◆ Directions for this task:
Quote the data below in full, please, without altering anything.

◆ Provided data:

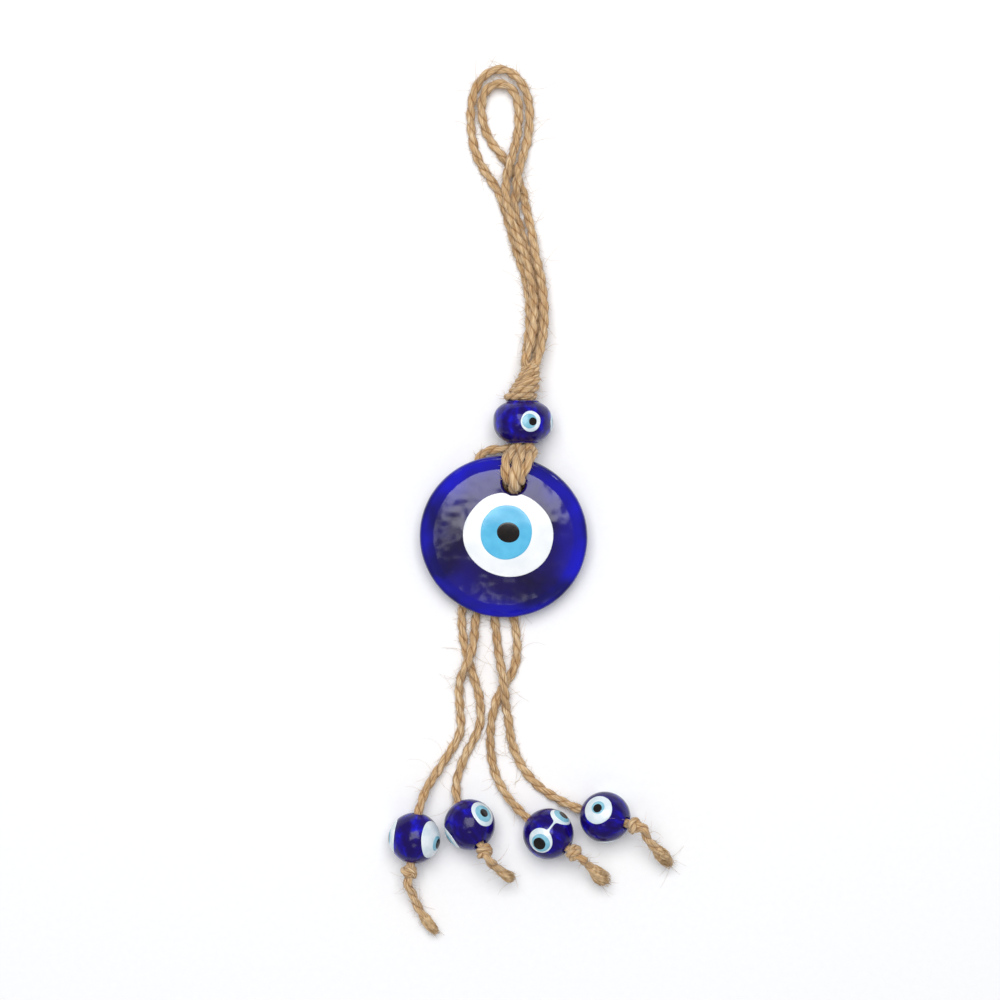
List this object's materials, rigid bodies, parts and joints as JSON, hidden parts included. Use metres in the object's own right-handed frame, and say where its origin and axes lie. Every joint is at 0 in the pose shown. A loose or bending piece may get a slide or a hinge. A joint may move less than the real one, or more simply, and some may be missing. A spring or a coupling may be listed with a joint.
{
  "type": "evil eye hanging ornament",
  "caption": "Hanging charm: a domed blue glass eye disc on jute twine, a barrel bead above it and knotted tails below, each ending in a small round eye bead and a frayed tip.",
  "frame": {"origin": "bottom centre of the box round the glass and the collar knot, on the plane the ornament lies on", "axes": "+Y from the tails towards the hanger loop, +Z out of the front of the disc, +X to the right seen from the front"},
  "size_m": [0.0681, 0.2077, 0.0151],
  "materials": {
    "cobalt_glass": "deep cobalt blue pressed glass, polished, faintly streaked",
    "eye_white": "opaque white glass, glossy",
    "eye_blue": "opaque sky blue glass, glossy",
    "eye_black": "opaque near-black glass, glossy",
    "twine": "two-ply jute twine, light brown, fuzzy"
  },
  "bodies": {
    "hanger": {"hanger_outer": "twine", "hanger_inner": "twine"},
    "neck": {"collar_knot": "twine", "core_strand_1": "twine", "core_strand_2": "twine", "core_strand_3": "twine", "core_strand_4": "twine"},
    "barrel_bead": {"barrel_glass": "cobalt_glass", "barrel_eye_1": "eye_white", "barrel_eye_2": "eye_white", "barrel_eye_3": "eye_white"},
    "disc": {"disc_glass": "cobalt_glass", "disc_eye_white": "eye_white", "disc_eye_blue": "eye_blue", "disc_eye_pupil": "eye_black", "rim_strand_1": "twine", "rim_strand_2": "twine", "rim_strand_3": "twine", "rim_strand_4": "twine", "back_knot": "twine", "tail_upper_1": "twine", "tail_upper_2": "twine", "tail_upper_3": "twine", "tail_upper_4": "twine"},
    "tail_1": {"tail_lower_1": "twine", "stopper_knot_1": "twine", "tail_end_1": "twine"},
    "bead_1": {"bead_1_glass": "cobalt_glass", "bead_1_eye_1": "eye_white", "bead_1_eye_2": "eye_white", "bead_1_eye_3": "eye_white"},
    "tail_2": {"tail_lower_2": "twine", "stopper_knot_2": "twine", "tail_end_2": "twine"},
    "bead_2": {"bead_2_glass": "cobalt_glass", "bead_2_eye_1": "eye_white", "bead_2_eye_2": "eye_white", "bead_2_eye_3": "eye_white"},
    "tail_3": {"tail_lower_3": "twine", "stopper_knot_3": "twine", "tail_end_3": "twine"},
    "bead_3": {"bead_3_glass": "cobalt_glass", "bead_3_eye_1": "eye_white", "bead_3_eye_2": "eye_white", "bead_3_eye_3": "eye_white"},
    "tail_4": {"tail_lower_4": "twine", "stopper_knot_4": "twine", "tail_end_4": "twine"},
    "bead_4": {"bead_4_glass": "cobalt_glass", "bead_4_eye_1": "eye_white", "bead_4_eye_2": "eye_white", "bead_4_eye_3": "eye_white"}
  },
  "joints": [
    {"name": "neck_swing", "type": "hinge", "parent": "hanger", "child": "neck", "pos_m": [0.0049, 0.0596, 0.006], "axis": [0, 0, 1], "range_deg": [-25, 25]},
    {"name": "barrel_spin", "type": "hinge", "parent": "neck", "child": "barrel_bead", "pos_m": [0.003, 0.0459, 0.007], "axis": [0, 1, 0], "continuous": true},
    {"name": "disc_lift", "type": "hinge", "parent": "neck", "child": "disc", "pos_m": [0.003, 0.04, 0.007], "axis": [-1, 0, 0], "range_deg": [0, 18]},
    {"name": "tail_1_lift", "type": "hinge", "parent": "disc", "child": "tail_1", "pos_m": [-0.01185, -0.024, 0.0011], "axis": [-1, 0, 0], "range_deg": [0, 35]},
    {"name": "bead_1_spin", "type": "hinge", "parent": "tail_1", "child": "bead_1", "pos_m": [-0.0227, -0.053, 0.00605], "axis": [-0.1458, -0.9879, 0.0524], "continuous": true},
    {"name": "tail_2_lift", "type": "hinge", "parent": "disc", "child": "tail_2", "pos_m": [-0.007, -0.024, 0.0011], "axis": [-1, 0, 0], "range_deg": [0, 35]},
    {"name": "bead_2_spin", "type": "hinge", "parent": "tail_2", "child": "bead_2", "pos_m": [-0.0096, -0.0498, 0.00605], "axis": [0.4529, -0.7764, 0.4383], "continuous": true},
    {"name": "tail_3_lift", "type": "hinge", "parent": "disc", "child": "tail_3", "pos_m": [-0.0041, -0.024, 0.0011], "axis": [-1, 0, 0], "range_deg": [0, 35]},
    {"name": "bead_3_spin", "type": "hinge", "parent": "tail_3", "child": "bead_3", "pos_m": [0.0091, -0.052, 0.00605], "axis": [0.7844, -0.5556, 0.2756], "continuous": true},
    {"name": "tail_4_lift", "type": "hinge", "parent": "disc", "child": "tail_4", "pos_m": [-0.0006, -0.024, 0.0011], "axis": [-1, 0, 0], "range_deg": [0, 35]},
    {"name": "bead_4_spin", "type": "hinge", "parent": "tail_4", "child": "bead_4", "pos_m": [0.0226, -0.048, 0.00605], "axis": [0.8726, -0.2157, 0.4383], "continuous": true}
  ]
}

◆ Solution to this exercise:
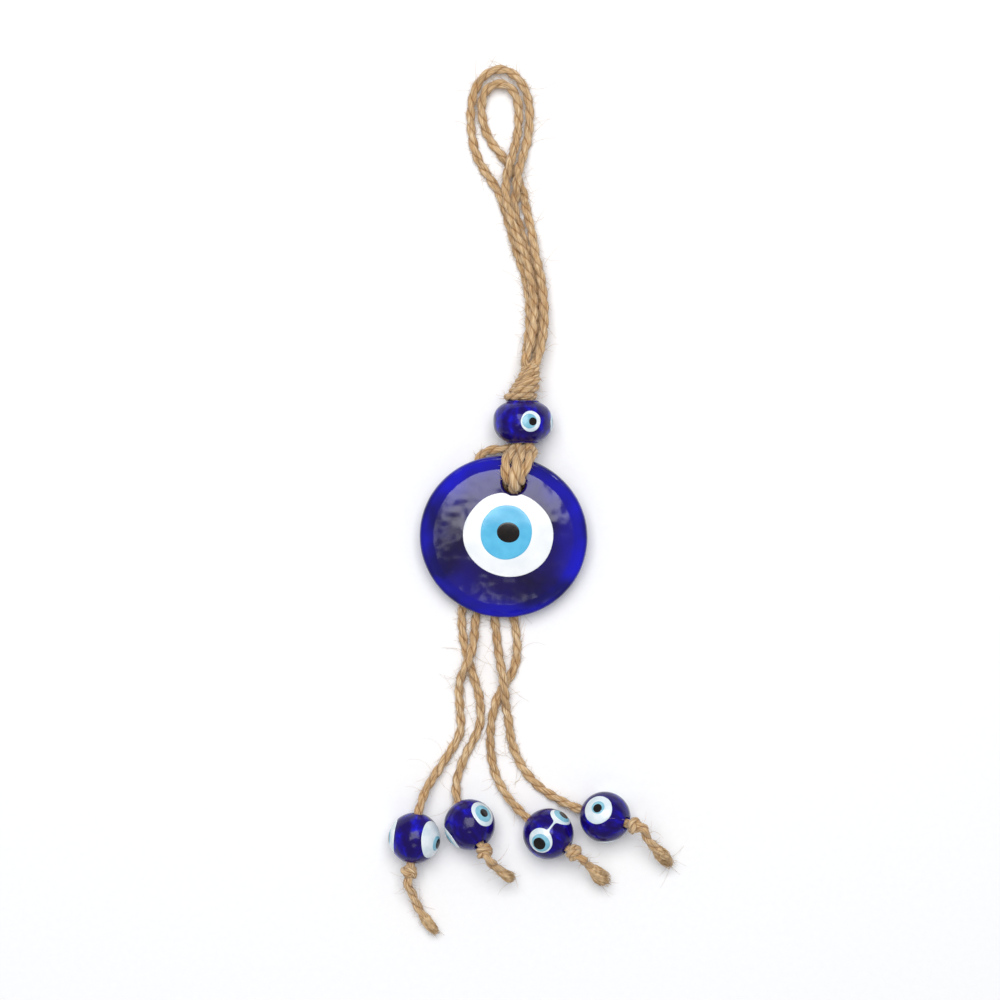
List this object's materials, rigid bodies, parts and joints as JSON, hidden parts included. Use metres in the object's own right-handed frame, and say where its origin and axes lie. Every joint is at 0 in the pose shown. A loose or bending piece may get a slide or a hinge. A joint may move less than the real one, or more simply, and some may be missing. A spring or a coupling may be listed with a joint.
{
  "type": "evil eye hanging ornament",
  "caption": "Hanging charm: a domed blue glass eye disc on jute twine, a barrel bead above it and knotted tails below, each ending in a small round eye bead and a frayed tip.",
  "frame": {"origin": "bottom centre of the box round the glass and the collar knot, on the plane the ornament lies on", "axes": "+Y from the tails towards the hanger loop, +Z out of the front of the disc, +X to the right seen from the front"},
  "size_m": [0.0681, 0.2077, 0.0151],
  "materials": {
    "cobalt_glass": "deep cobalt blue pressed glass, polished, faintly streaked",
    "eye_white": "opaque white glass, glossy",
    "eye_blue": "opaque sky blue glass, glossy",
    "eye_black": "opaque near-black glass, glossy",
    "twine": "two-ply jute twine, light brown, fuzzy"
  },
  "bodies": {
    "hanger": {"hanger_outer": "twine", "hanger_inner": "twine"},
    "neck": {"collar_knot": "twine", "core_strand_1": "twine", "core_strand_2": "twine", "core_strand_3": "twine", "core_strand_4": "twine"},
    "barrel_bead": {"barrel_glass": "cobalt_glass", "barrel_eye_1": "eye_white", "barrel_eye_2": "eye_white", "barrel_eye_3": "eye_white"},
    "disc": {"disc_glass": "cobalt_glass", "disc_eye_white": "eye_white", "disc_eye_blue": "eye_blue", "disc_eye_pupil": "eye_black", "rim_strand_1": "twine", "rim_strand_2": "twine", "rim_strand_3": "twine", "rim_strand_4": "twine", "back_knot": "twine", "tail_upper_1": "twine", "tail_upper_2": "twine", "tail_upper_3": "twine", "tail_upper_4": "twine"},
    "tail_1": {"tail_lower_1": "twine", "stopper_knot_1": "twine", "tail_end_1": "twine"},
    "bead_1": {"bead_1_glass": "cobalt_glass", "bead_1_eye_1": "eye_white", "bead_1_eye_2": "eye_white", "bead_1_eye_3": "eye_white"},
    "tail_2": {"tail_lower_2": "twine", "stopper_knot_2": "twine", "tail_end_2": "twine"},
    "bead_2": {"bead_2_glass": "cobalt_glass", "bead_2_eye_1": "eye_white", "bead_2_eye_2": "eye_white", "bead_2_eye_3": "eye_white"},
    "tail_3": {"tail_lower_3": "twine", "stopper_knot_3": "twine", "tail_end_3": "twine"},
    "bead_3": {"bead_3_glass": "cobalt_glass", "bead_3_eye_1": "eye_white", "bead_3_eye_2": "eye_white", "bead_3_eye_3": "eye_white"},
    "tail_4": {"tail_lower_4": "twine", "stopper_knot_4": "twine", "tail_end_4": "twine"},
    "bead_4": {"bead_4_glass": "cobalt_glass", "bead_4_eye_1": "eye_white", "bead_4_eye_2": "eye_white", "bead_4_eye_3": "eye_white"}
  },
  "joints": [
    {"name": "neck_swing", "type": "hinge", "parent": "hanger", "child": "neck", "pos_m": [0.0049, 0.0596, 0.006], "axis": [0, 0, 1], "range_deg": [-25, 25]},
    {"name": "barrel_spin", "type": "hinge", "parent": "neck", "child": "barrel_bead", "pos_m": [0.003, 0.0459, 0.007], "axis": [0, 1, 0], "continuous": true},
    {"name": "disc_lift", "type": "hinge", "parent": "neck", "child": "disc", "pos_m": [0.003, 0.04, 0.007], "axis": [-1, 0, 0], "range_deg": [0, 18]},
    {"name": "tail_1_lift", "type": "hinge", "parent": "disc", "child": "tail_1", "pos_m": [-0.01185, -0.024, 0.0011], "axis": [-1, 0, 0], "range_deg": [0, 35]},
    {"name": "bead_1_spin", "type": "hinge", "parent": "tail_1", "child": "bead_1", "pos_m": [-0.0227, -0.053, 0.00605], "axis": [-0.1458, -0.9879, 0.0524], "continuous": true},
    {"name": "tail_2_lift", "type": "hinge", "parent": "disc", "child": "tail_2", "pos_m": [-0.007, -0.024, 0.0011], "axis": [-1, 0, 0], "range_deg": [0, 35]},
    {"name": "bead_2_spin", "type": "hinge", "parent": "tail_2", "child": "bead_2", "pos_m": [-0.0096, -0.0498, 0.00605], "axis": [0.4529, -0.7764, 0.4383], "continuous": true},
    {"name": "tail_3_lift", "type": "hinge", "parent": "disc", "child": "tail_3", "pos_m": [-0.0041, -0.024, 0.0011], "axis": [-1, 0, 0], "range_deg": [0, 35]},
    {"name": "bead_3_spin", "type": "hinge", "parent": "tail_3", "child": "bead_3", "pos_m": [0.0091, -0.052, 0.00605], "axis": [0.7844, -0.5556, 0.2756], "continuous": true},
    {"name": "tail_4_lift", "type": "hinge", "parent": "disc", "child": "tail_4", "pos_m": [-0.0006, -0.024, 0.0011], "axis": [-1, 0, 0], "range_deg": [0, 35]},
    {"name": "bead_4_spin", "type": "hinge", "parent": "tail_4", "child": "bead_4", "pos_m": [0.0226, -0.048, 0.00605], "axis": [0.8726, -0.2157, 0.4383], "continuous": true}
  ]
}